Former reference numbers refer to the paper numbers

Held by: The National Archives, Kew
Legal status: Public Record(s)
Language: English
Creator:

Water Pollution Research Board, 1954-1965

Physical description: 1127 file(s)
Access conditions: Subject to 30 year closure unless otherwise stated
Immediate source of acquisition:

From 1977 Department of the Environment

Administrative / biographical background:

The Water Pollution Research Organisation was established by the Department of Scientific and Industrial Research in May 1927, mainly as a result of representations by the Ministry of Health and the Ministry of Agriculture and Fisheries, which were becoming increasingly concerned with the problems of river pollution and its adverse effect on the supply of pure water for a growing population and industry.

A Water Pollution Research Board was established to submit schemes for research on the prevention of pollution, by individual effluents and sewage, of rivers and other sources of water supply, and to supervise the execution of approved investigations. Accordingly the board sponsored research in universities and set up committees to survey pollution in certain English rivers and make arrangements for the necessary research to be put in hand.
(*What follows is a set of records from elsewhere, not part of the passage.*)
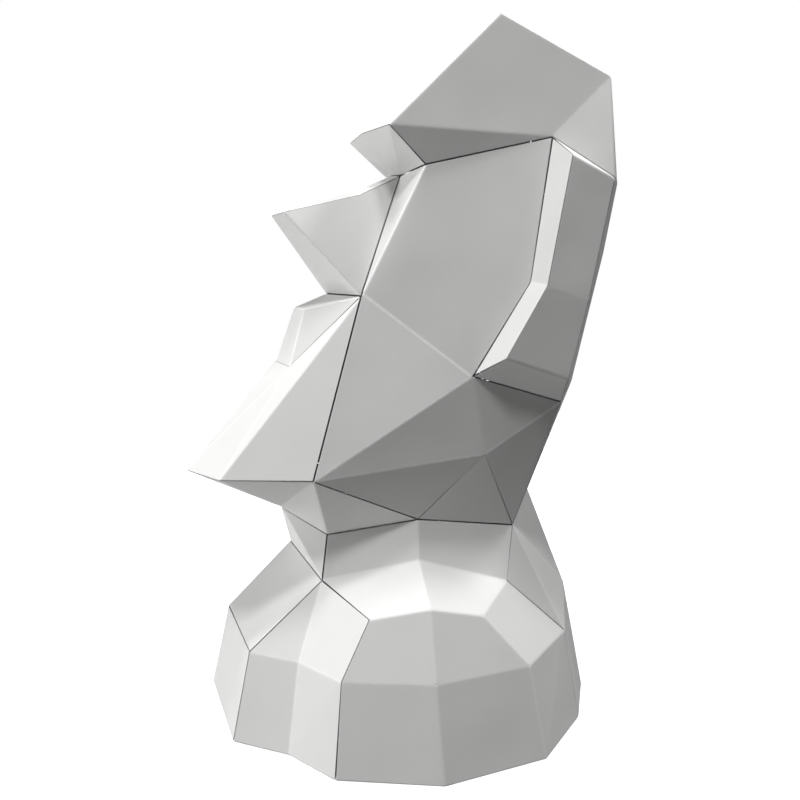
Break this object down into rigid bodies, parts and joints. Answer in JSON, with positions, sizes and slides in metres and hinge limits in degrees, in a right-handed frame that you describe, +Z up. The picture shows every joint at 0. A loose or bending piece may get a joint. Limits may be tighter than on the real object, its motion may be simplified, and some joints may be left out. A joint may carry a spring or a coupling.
{
  "type": "giant chess piece",
  "caption": "Tall low-poly stone-head bust folded from white card on a rounded faceted pedestal, standing as an oversized chess piece.",
  "frame": {"origin": "centre of the bounding box on the ground, under the flat floor of the pedestal", "axes": "+Z up, the face looks towards -Y, +X to the figure's left-hand side; the figure is symmetric about X = 0"},
  "size_m": [0.2458, 0.2897, 0.4669],
  "materials": {
    "back_of_crown": "matte white card, uncoated",
    "back_of_head": "matte white card, uncoated",
    "brow_underside": "matte white card, uncoated",
    "cheek_and_jaw_left": "matte white card, uncoated",
    "cheek_and_jaw_right": "matte white card, uncoated",
    "chin_front": "matte white card, uncoated",
    "crown_shell": "matte white card, uncoated",
    "crown_top": "matte white card, uncoated",
    "ear_front_left": "matte white card, uncoated",
    "ear_front_right": "matte white card, uncoated",
    "ear_side_left": "matte white card, uncoated",
    "ear_side_right": "matte white card, uncoated",
    "floor": "matte white card, uncoated",
    "front_collar": "matte white card, uncoated",
    "front_corner_left": "matte white card, uncoated",
    "front_corner_right": "matte white card, uncoated",
    "front_slope": "matte white card, uncoated",
    "front_wall": "matte white card, uncoated",
    "lips": "matte white card, uncoated",
    "nape": "matte white card, uncoated",
    "neck_side_left": "matte white card, uncoated",
    "neck_side_right": "matte white card, uncoated",
    "nose_body": "matte white card, uncoated",
    "nose_bridge": "matte white card, uncoated",
    "rear_slope": "matte white card, uncoated",
    "rear_wall": "matte white card, uncoated",
    "shoulder_and_wall_left": "matte white card, uncoated",
    "shoulder_and_wall_right": "matte white card, uncoated",
    "throat": "matte white card, uncoated"
  },
  "bodies": {
    "root": {"back_of_crown": "back_of_crown", "back_of_head": "back_of_head", "brow_underside": "brow_underside", "cheek_and_jaw_left": "cheek_and_jaw_left", "cheek_and_jaw_right": "cheek_and_jaw_right", "chin_front": "chin_front", "crown_shell": "crown_shell", "crown_top": "crown_top", "ear_front_left": "ear_front_left", "ear_front_right": "ear_front_right", "ear_side_left": "ear_side_left", "ear_side_right": "ear_side_right", "floor": "floor", "front_collar": "front_collar", "front_corner_left": "front_corner_left", "front_corner_right": "front_corner_right", "front_slope": "front_slope", "front_wall": "front_wall", "lips": "lips", "nape": "nape", "neck_side_left": "neck_side_left", "neck_side_right": "neck_side_right", "nose_body": "nose_body", "nose_bridge": "nose_bridge", "rear_slope": "rear_slope", "rear_wall": "rear_wall", "shoulder_and_wall_left": "shoulder_and_wall_left", "shoulder_and_wall_right": "shoulder_and_wall_right", "throat": "throat"}
  },
  "joints": []
}
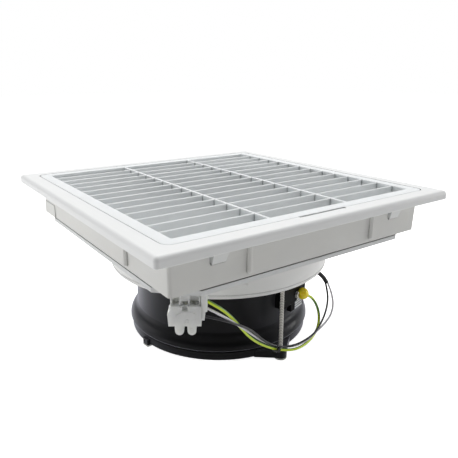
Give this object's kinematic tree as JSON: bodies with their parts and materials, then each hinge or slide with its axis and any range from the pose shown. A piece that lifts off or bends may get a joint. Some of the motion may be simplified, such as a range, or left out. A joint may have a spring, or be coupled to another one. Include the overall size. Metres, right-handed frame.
{
  "type": "bathroom extractor fan",
  "caption": "Square white louvred ceiling extractor fan with a skirt box, round inlet bowl and black axial fan tube with hanging screws, terminal block and loose wires.",
  "frame": {"origin": "bottom centre of the bounding box: the fan's axis at the plane of the resting feet", "axes": "+Z along the fan's axis towards the room face of the grille, X along the slats, Y across them"},
  "size_m": [0.34, 0.34, 0.163],
  "materials": {
    "white_plastic": "satin moulded ABS with a fine spark texture",
    "grille_plastic": "satin moulded ABS",
    "skirt_plastic": "matt moulded ABS",
    "clip_plastic": "satin moulded ABS",
    "bowl_plastic": "satin moulded ABS",
    "tray_plastic": "satin moulded ABS",
    "black_plastic": "satin black moulded nylon",
    "impeller_plastic": "satin black moulded polypropylene",
    "cover_plastic": "matt black",
    "clear_rubber": "pale translucent soft rubber",
    "nylon": "translucent natural nylon",
    "zinc": "bright zinc plate",
    "dark_steel": "black stoved paint",
    "cast_alloy": "as cast, lightly blasted",
    "lamination": "stacked electrical steel",
    "copper": "enamelled copper wire",
    "bearing_steel": "ground",
    "spring_steel": "oiled spring steel",
    "earth_insulation": "green with a yellow stripe",
    "white_insulation": "white PVC",
    "grey_insulation": "grey PVC",
    "black_insulation": "black PVC sleeve",
    "tie_nylon": "black nylon",
    "yellow_vinyl": "yellow vinyl",
    "label": "blank coated paper"
  },
  "bodies": {
    "housing": {"fascia_frame": "white_plastic", "release_tab": "white_plastic", "skirt_box": "skirt_plastic", "fascia_clips": "clip_plastic", "spacer_tray": "tray_plastic", "tray_screws": "zinc", "inlet_bowl": "bowl_plastic", "bowl_screws": "zinc", "fan_tube": "black_plastic", "tube_feet": "clear_rubber", "tube_screws": "zinc", "tube_screw_nuts": "zinc", "lead_cover": "cover_plastic", "rating_label": "label", "earth_screw": "zinc", "earth_crimp": "yellow_vinyl", "lead_sleeve": "black_insulation", "motor_lead": "black_insulation", "earth_wire": "earth_insulation", "neutral_wire": "white_insulation", "live_wire": "grey_insulation", "wire_tie": "tie_nylon", "terminal_block": "nylon", "terminal_clamps": "zinc", "terminal_screws": "zinc", "terminal_plug": "nylon", "terminal_hanger": "nylon", "hanger_screws": "zinc", "motor_support": "black_plastic", "motor_base": "cast_alloy", "motor_screws": "zinc", "bearing_tube": "cast_alloy", "stator_core": "lamination", "stator_windings": "copper", "lower_bearing": "bearing_steel", "upper_bearing": "bearing_steel", "bearing_spring": "spring_steel"},
    "rotor": {"fan_shaft": "bearing_steel", "shaft_circlip": "spring_steel", "rotor_cup": "dark_steel", "rotor_cage": "lamination", "impeller": "impeller_plastic", "impeller_screws": "zinc"},
    "grille": {"grille_panel": "grille_plastic"}
  },
  "joints": [
    {"name": "impeller_spin", "type": "hinge", "parent": "housing", "child": "rotor", "pos_m": [0, 0, 0.036], "axis": [0, 0, 1], "continuous": true},
    {"name": "grille_lift", "type": "slide", "parent": "housing", "child": "grille", "axis": [0, 0, 1], "range_m": [0, 0.08]}
  ]
}
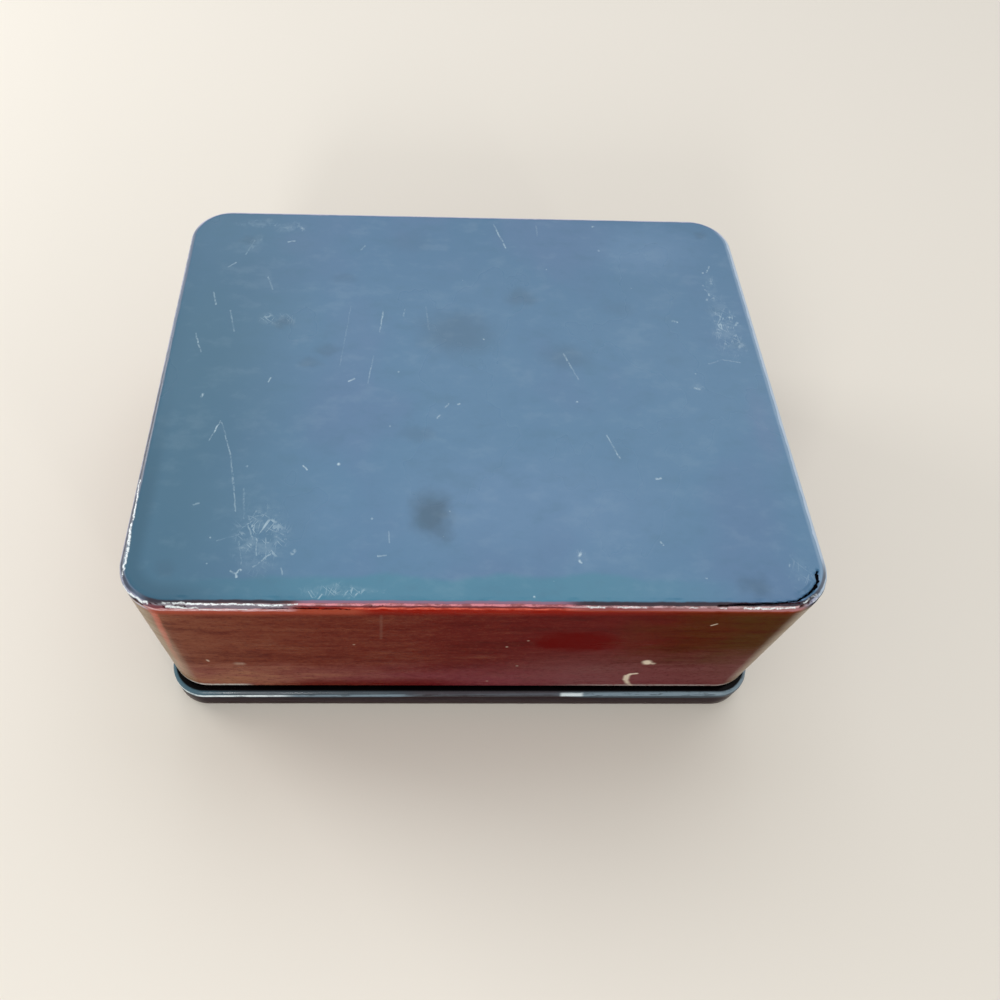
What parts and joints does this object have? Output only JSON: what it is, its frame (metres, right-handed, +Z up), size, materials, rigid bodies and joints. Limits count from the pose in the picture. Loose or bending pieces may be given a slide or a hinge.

In June 1938 the board recommended the creation of a central station adequately equipped to investigate the problems of water pollution. With the outbreak of war, temporary premises were found at a house in Watford and huts at the Building Research Station; other sections worked at Birmingham from 1938 and Coventry from 1947. These various elements were replaced by a new central Water Pollution Research Laboratory at Stevenage in 1954.

In 1965 the laboratory passed to the Ministry of Technology, and the research board was replaced by a Water Pollution Research Laboratory Steering Committee. In 1970 it was transferred to the Department of Trade and Industry, and in January 1971 to the Department of the Environment.

In 1974 it became one of the constituent parts of the new Water Research Centre at Stevenage, grant-aided by the department. The laboratory conducts research into the treatment of sewage and trade effluents, the causes and prevention of pollution in rivers, and the purification of natural waters for the nation's water supplies.